:: PROBLEM STATEMENT ::
Repeat the entire listing exactly.

:: DATA SEGMENT ::
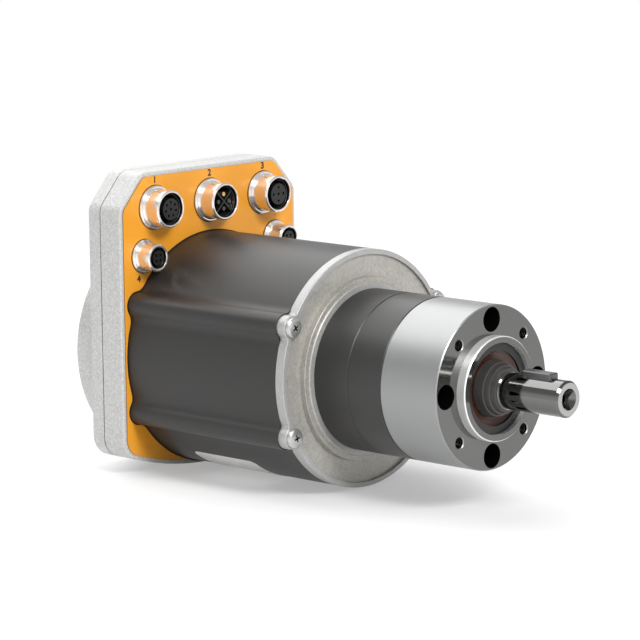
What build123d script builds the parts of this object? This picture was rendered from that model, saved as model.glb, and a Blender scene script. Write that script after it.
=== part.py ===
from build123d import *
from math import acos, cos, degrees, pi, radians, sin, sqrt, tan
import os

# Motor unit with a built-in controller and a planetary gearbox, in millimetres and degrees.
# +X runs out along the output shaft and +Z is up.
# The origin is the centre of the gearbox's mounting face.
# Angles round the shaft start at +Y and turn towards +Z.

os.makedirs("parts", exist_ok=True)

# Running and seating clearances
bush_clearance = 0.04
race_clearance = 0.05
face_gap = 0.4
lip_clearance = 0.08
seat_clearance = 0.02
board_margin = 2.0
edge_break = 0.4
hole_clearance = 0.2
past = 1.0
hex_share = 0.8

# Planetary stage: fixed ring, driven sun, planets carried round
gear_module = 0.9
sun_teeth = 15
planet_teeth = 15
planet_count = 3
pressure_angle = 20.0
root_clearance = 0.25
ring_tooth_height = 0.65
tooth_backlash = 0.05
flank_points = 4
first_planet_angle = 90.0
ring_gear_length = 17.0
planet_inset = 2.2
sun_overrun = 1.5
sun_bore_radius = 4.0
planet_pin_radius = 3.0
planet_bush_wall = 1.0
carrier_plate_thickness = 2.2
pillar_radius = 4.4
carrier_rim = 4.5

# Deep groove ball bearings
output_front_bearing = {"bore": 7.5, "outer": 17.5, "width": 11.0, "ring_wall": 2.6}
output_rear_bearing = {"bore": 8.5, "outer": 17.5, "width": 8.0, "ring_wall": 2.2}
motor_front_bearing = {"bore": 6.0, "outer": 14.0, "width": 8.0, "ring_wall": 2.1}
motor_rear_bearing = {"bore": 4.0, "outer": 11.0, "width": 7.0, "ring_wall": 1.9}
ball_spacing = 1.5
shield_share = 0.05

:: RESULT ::
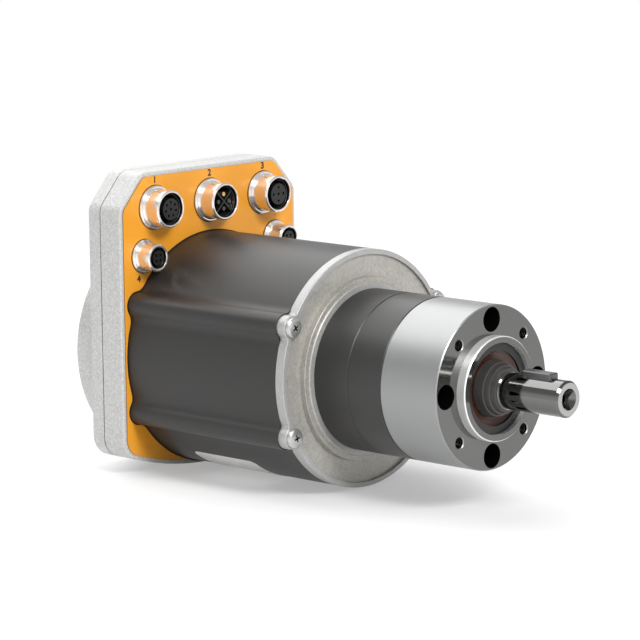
What build123d script builds the parts of this object? This picture was rendered from that model, saved as model.glb, and a Blender scene script. Write that script after it.
=== part.py ===
from build123d import *
from math import acos, cos, degrees, pi, radians, sin, sqrt, tan
import os

# Motor unit with a built-in controller and a planetary gearbox, in millimetres and degrees.
# +X runs out along the output shaft and +Z is up.
# The origin is the centre of the gearbox's mounting face.
# Angles round the shaft start at +Y and turn towards +Z.

os.makedirs("parts", exist_ok=True)

# Running and seating clearances
bush_clearance = 0.04
race_clearance = 0.05
face_gap = 0.4
lip_clearance = 0.08
seat_clearance = 0.02
board_margin = 2.0
edge_break = 0.4
hole_clearance = 0.2
past = 1.0
hex_share = 0.8

# Planetary stage: fixed ring, driven sun, planets carried round
gear_module = 0.9
sun_teeth = 15
planet_teeth = 15
planet_count = 3
pressure_angle = 20.0
root_clearance = 0.25
ring_tooth_height = 0.65
tooth_backlash = 0.05
flank_points = 4
first_planet_angle = 90.0
ring_gear_length = 17.0
planet_inset = 2.2
sun_overrun = 1.5
sun_bore_radius = 4.0
planet_pin_radius = 3.0
planet_bush_wall = 1.0
carrier_plate_thickness = 2.2
pillar_radius = 4.4
carrier_rim = 4.5

# Deep groove ball bearings
output_front_bearing = {"bore": 7.5, "outer": 17.5, "width": 11.0, "ring_wall": 2.6}
output_rear_bearing = {"bore": 8.5, "outer": 17.5, "width": 8.0, "ring_wall": 2.2}
motor_front_bearing = {"bore": 6.0, "outer": 14.0, "width": 8.0, "ring_wall": 2.1}
motor_rear_bearing = {"bore": 4.0, "outer": 11.0, "width": 7.0, "ring_wall": 1.9}
ball_spacing = 1.5
shield_share = 0.05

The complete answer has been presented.